**Work to complete:** Print the listing below exactly.
>> Begin
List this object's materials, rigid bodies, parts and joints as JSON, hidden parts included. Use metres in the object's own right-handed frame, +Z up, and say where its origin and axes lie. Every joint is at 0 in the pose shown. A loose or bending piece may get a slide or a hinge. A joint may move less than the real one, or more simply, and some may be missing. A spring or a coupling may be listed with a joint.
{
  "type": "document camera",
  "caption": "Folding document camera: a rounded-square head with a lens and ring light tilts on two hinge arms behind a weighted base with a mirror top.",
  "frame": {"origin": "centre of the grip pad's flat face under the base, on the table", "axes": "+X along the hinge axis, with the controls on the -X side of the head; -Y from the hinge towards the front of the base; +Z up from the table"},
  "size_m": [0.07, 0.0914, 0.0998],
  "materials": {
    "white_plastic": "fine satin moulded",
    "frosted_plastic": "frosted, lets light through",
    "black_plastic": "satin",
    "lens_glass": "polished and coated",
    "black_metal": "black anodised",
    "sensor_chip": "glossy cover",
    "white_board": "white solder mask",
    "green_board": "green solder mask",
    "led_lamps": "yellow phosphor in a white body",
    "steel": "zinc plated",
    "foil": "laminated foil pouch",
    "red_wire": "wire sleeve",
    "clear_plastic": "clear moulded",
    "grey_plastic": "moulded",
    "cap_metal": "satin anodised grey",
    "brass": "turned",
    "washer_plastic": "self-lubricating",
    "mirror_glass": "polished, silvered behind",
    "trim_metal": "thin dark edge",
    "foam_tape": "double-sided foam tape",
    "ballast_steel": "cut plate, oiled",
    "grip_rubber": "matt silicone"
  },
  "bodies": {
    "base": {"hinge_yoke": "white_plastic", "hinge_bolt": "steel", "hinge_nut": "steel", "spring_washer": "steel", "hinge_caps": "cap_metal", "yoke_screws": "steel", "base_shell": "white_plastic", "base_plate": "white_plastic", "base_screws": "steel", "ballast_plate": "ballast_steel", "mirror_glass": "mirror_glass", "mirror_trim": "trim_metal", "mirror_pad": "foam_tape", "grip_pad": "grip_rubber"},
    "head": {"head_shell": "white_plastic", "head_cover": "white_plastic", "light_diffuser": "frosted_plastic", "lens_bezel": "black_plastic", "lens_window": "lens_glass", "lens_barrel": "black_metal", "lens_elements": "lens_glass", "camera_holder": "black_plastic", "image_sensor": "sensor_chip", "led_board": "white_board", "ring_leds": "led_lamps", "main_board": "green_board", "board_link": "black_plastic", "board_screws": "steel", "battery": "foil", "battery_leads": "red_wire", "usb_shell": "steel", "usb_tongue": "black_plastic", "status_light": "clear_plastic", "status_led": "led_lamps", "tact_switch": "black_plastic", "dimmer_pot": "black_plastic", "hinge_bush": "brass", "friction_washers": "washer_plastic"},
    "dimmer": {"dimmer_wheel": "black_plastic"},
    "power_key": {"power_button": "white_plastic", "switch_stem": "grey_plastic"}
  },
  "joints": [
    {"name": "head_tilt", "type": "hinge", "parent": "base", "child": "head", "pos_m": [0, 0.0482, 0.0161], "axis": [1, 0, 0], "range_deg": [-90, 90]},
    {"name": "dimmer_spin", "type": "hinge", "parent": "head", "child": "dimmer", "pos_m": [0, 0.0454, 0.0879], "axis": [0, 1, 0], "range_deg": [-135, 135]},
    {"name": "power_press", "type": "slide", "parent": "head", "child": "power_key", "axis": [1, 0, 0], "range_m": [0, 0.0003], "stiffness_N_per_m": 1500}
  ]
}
>> End
**Output for this task:**
List this object's materials, rigid bodies, parts and joints as JSON, hidden parts included. Use metres in the object's own right-handed frame, +Z up, and say where its origin and axes lie. Every joint is at 0 in the pose shown. A loose or bending piece may get a slide or a hinge. A joint may move less than the real one, or more simply, and some may be missing. A spring or a coupling may be listed with a joint.
{
  "type": "document camera",
  "caption": "Folding document camera: a rounded-square head with a lens and ring light tilts on two hinge arms behind a weighted base with a mirror top.",
  "frame": {"origin": "centre of the grip pad's flat face under the base, on the table", "axes": "+X along the hinge axis, with the controls on the -X side of the head; -Y from the hinge towards the front of the base; +Z up from the table"},
  "size_m": [0.07, 0.0914, 0.0998],
  "materials": {
    "white_plastic": "fine satin moulded",
    "frosted_plastic": "frosted, lets light through",
    "black_plastic": "satin",
    "lens_glass": "polished and coated",
    "black_metal": "black anodised",
    "sensor_chip": "glossy cover",
    "white_board": "white solder mask",
    "green_board": "green solder mask",
    "led_lamps": "yellow phosphor in a white body",
    "steel": "zinc plated",
    "foil": "laminated foil pouch",
    "red_wire": "wire sleeve",
    "clear_plastic": "clear moulded",
    "grey_plastic": "moulded",
    "cap_metal": "satin anodised grey",
    "brass": "turned",
    "washer_plastic": "self-lubricating",
    "mirror_glass": "polished, silvered behind",
    "trim_metal": "thin dark edge",
    "foam_tape": "double-sided foam tape",
    "ballast_steel": "cut plate, oiled",
    "grip_rubber": "matt silicone"
  },
  "bodies": {
    "base": {"hinge_yoke": "white_plastic", "hinge_bolt": "steel", "hinge_nut": "steel", "spring_washer": "steel", "hinge_caps": "cap_metal", "yoke_screws": "steel", "base_shell": "white_plastic", "base_plate": "white_plastic", "base_screws": "steel", "ballast_plate": "ballast_steel", "mirror_glass": "mirror_glass", "mirror_trim": "trim_metal", "mirror_pad": "foam_tape", "grip_pad": "grip_rubber"},
    "head": {"head_shell": "white_plastic", "head_cover": "white_plastic", "light_diffuser": "frosted_plastic", "lens_bezel": "black_plastic", "lens_window": "lens_glass", "lens_barrel": "black_metal", "lens_elements": "lens_glass", "camera_holder": "black_plastic", "image_sensor": "sensor_chip", "led_board": "white_board", "ring_leds": "led_lamps", "main_board": "green_board", "board_link": "black_plastic", "board_screws": "steel", "battery": "foil", "battery_leads": "red_wire", "usb_shell": "steel", "usb_tongue": "black_plastic", "status_light": "clear_plastic", "status_led": "led_lamps", "tact_switch": "black_plastic", "dimmer_pot": "black_plastic", "hinge_bush": "brass", "friction_washers": "washer_plastic"},
    "dimmer": {"dimmer_wheel": "black_plastic"},
    "power_key": {"power_button": "white_plastic", "switch_stem": "grey_plastic"}
  },
  "joints": [
    {"name": "head_tilt", "type": "hinge", "parent": "base", "child": "head", "pos_m": [0, 0.0482, 0.0161], "axis": [1, 0, 0], "range_deg": [-90, 90]},
    {"name": "dimmer_spin", "type": "hinge", "parent": "head", "child": "dimmer", "pos_m": [0, 0.0454, 0.0879], "axis": [0, 1, 0], "range_deg": [-135, 135]},
    {"name": "power_press", "type": "slide", "parent": "head", "child": "power_key", "axis": [1, 0, 0], "range_m": [0, 0.0003], "stiffness_N_per_m": 1500}
  ]
}